Si sus reiterados esfuerzos por dividirla generaron erosiones marginales, como fueron las de Mariana Aylwin, Gutenberg Martínez y Soledad Alvear, no consiguieron vulnerar su núcleo vital, que salió fortalecido tras las recientes elecciones internas. Tampoco arrojó resultados pródigos su intento de reeditar la política de los acuerdos bajo la conocida figura de la oposición constructiva y propositiva emprendida desde La Moneda, valiéndose para ello de canales paralelos a los oficiales del partido. Ni hablar de los especiales desvelos de su ministro de Agricultura por captar a los desencantados. El puñado de comisiones a las que se integraron DC y ex DC (y todavía más menguadas las instancias que realmente funcionaron), su votación dividida tanto en la acusación constitucional al ministro de Salud como en el estatuto laboral juvenil, no lograron satisfacer las expectativas de colaboración que Piñera cifró en su diseño injerencista.
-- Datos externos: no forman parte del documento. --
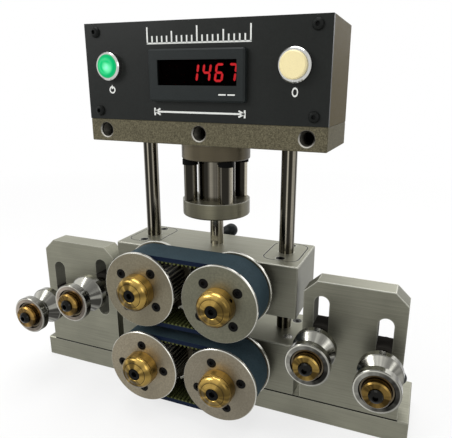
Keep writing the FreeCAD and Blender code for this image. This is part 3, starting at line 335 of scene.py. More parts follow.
def milled(name, colour, grain, roughness, crown=0.55, wear=0.8):
    """Milled and brushed finish, paler on top by crown and bright at worn edges: the finish and its colour."""
    f = Finish(name, colour, 0.85, roughness)
    strokes = f.noise(f.place(scale=grain), 8.0, 4.0, 0.7)
    cloud = f.noise(f.place(), 22.0, 3.0)
    f.put("Roughness", f.spread(strokes, roughness - 0.09, roughness + 0.09))
    f.bump(strokes, 0.00006, 0.5)
    _, _, up = f.parts(f.facing())
    tone = f.shade(f.span(f.mean(strokes, 0.6, cloud), 0.38, 0.62), 0.20)
    tone = f.blend(f.times(f.above(up, FACES_AXIS), crown), tone, tinted(colour, 2.0))
    return f, f.blend(f.times(f.edges(WORN_EDGE), wear), tone, BARE_EDGE)


def cylinder_cap_metal(name, colour, shift):
    """Turned upright cap: fine rings round it, and soft bands of dark and bright from side to side."""
    f, tone = milled(name, colour, (6, 6, 500), 0.36, 0.4)
    bands = f.bands(f.facing((1, 1, 0.2)), 1.4, shift, 0.38, 0.62)
    f.put("Base Color", f.blend(f.times(bands, 0.8), tone, tinted(colour, 0.36)))
    return f.material


def stacked(name, colour, crown, depth, wear):
    """Brushed metal of the base and what stands on it: slots darkened by depth, and a dark joint in front."""
    f, tone = milled(name, colour, BRUSHED, 0.42, crown, wear)
    plate, half = middle("roller_plate_left"), half_size("roller_plate_left")
    low = plate - half
    x, y, z = f.parts(f.place())
    _, across, _ = f.parts(f.facing())
    joint = f.times(f.within(z, low.z, JOINT_HALF_HEIGHT), f.within(y, low.y, JOINT_DEPTH),
                    f.below(f.absolute(x), -low.x))
    inside = 0.0
    for roller in ROLLERS:
        inside = f.math("MAXIMUM", f.within(x, middle("roller_axle_" + roller).x, SLOT_HALF_WIDTH), inside)
    inside = f.times(inside, f.within(across, 0.0, 0.5), f.within(y, plate.y, half.y),
                     f.within(z, plate.z, half.z - SLOT_END))
    tone = f.blend(f.times(inside, depth), tone, BLACK)
    f.put("Base Color", f.blend(joint, tone, (0.008, 0.008, 0.006)))
    f.put("Metallic", f.span(inside, 0.0, 1.0, 0.85, 0.1))
    f.put("Roughness", f.span(inside, 0.0, 1.0, 0.42, 0.85))
    return f.material


def fit_line(f):
    """Share of a thin line round the oblong flanges on top of the carriage, on both sides of their fit."""
    s = sizes()
    half_x, half_y, corner = s.oblong_width / 2, s.oblong_length / 2, s.oblong_corner
    centre, high = middle("linear_bearings"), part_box("linear_bearings")[1]
    x, y, z = f.parts(f.place((0, centre.y, high.z)))
    sideways = f.minus(f.absolute(x), high.x - half_x)
    reach_x = f.minus(f.absolute(sideways), half_x - corner)
    reach_y = f.minus(f.absolute(y), half_y - corner)
    out = f.distance(f.math("MAXIMUM", reach_x, 0.0), f.math("MAXIMUM", reach_y, 0.0))
    past = f.plus(out, f.math("MINIMUM", f.math("MAXIMUM", reach_x, reach_y), 0.0))
    return f.times(f.within(past, corner, FIT_LINE), f.within(z, 0.0, FIT_LINE_DEPTH))


def carriage_metal(name, colour):
    """Brushed metal with the dark joint round the two oblong flanges let into it."""
    f, tone = milled(name, colour, BRUSHED, 0.42, 0.95, 0.85)
    f.put("Base Color", f.blend(fit_line(f), tone, (0.012, 0.012, 0.010)))
    return f.material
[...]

Resignado a seguir gobernando con quienes lo llevaron a La Moneda, incluido Evópoli cuyo matiz en pro de los derechos humanos ha despertado sospechas acerca de su lealtad, Piñera ha optado por sacrificar los escasos vínculos que lo conectan con la Democracia Cristiana.
Su decisión de cerrar filas en torno al subsecretario es un paso mucho más audaz y crucial que la remoción de su ministro de las Culturas, quien, es cierto, ha emitido opiniones reñidas con el rango de un secretario de estado cuya función es velar por la memoria y el patrimonio del país, pero que no tiene parangón con Castillo, cómplice de ocultar información valiosa para esclarecer la verdad y hacer justicia en el magnicidio del expresidente Eduardo Frei Montalva. No es irrelevante que Carmen Frei Ruiz-Tagle, primera vicepresidenta del partido, lo haya sindicado como encubridor del delito de lesa humanidad contra su padre.
Piñera ha golpeado el corazón de la Democracia Cristiana, el sustrato moral y espiritual sobre el que se sustenta su testimonio de servicio y su legitimidad política ante el país. Al hacerlo ha generado las condiciones para que la centroizquierda reconozca, sin distinciones, en el pasado de sus víctimas los valores comunes e imperecederos que dan sentido a sus luchas futuras.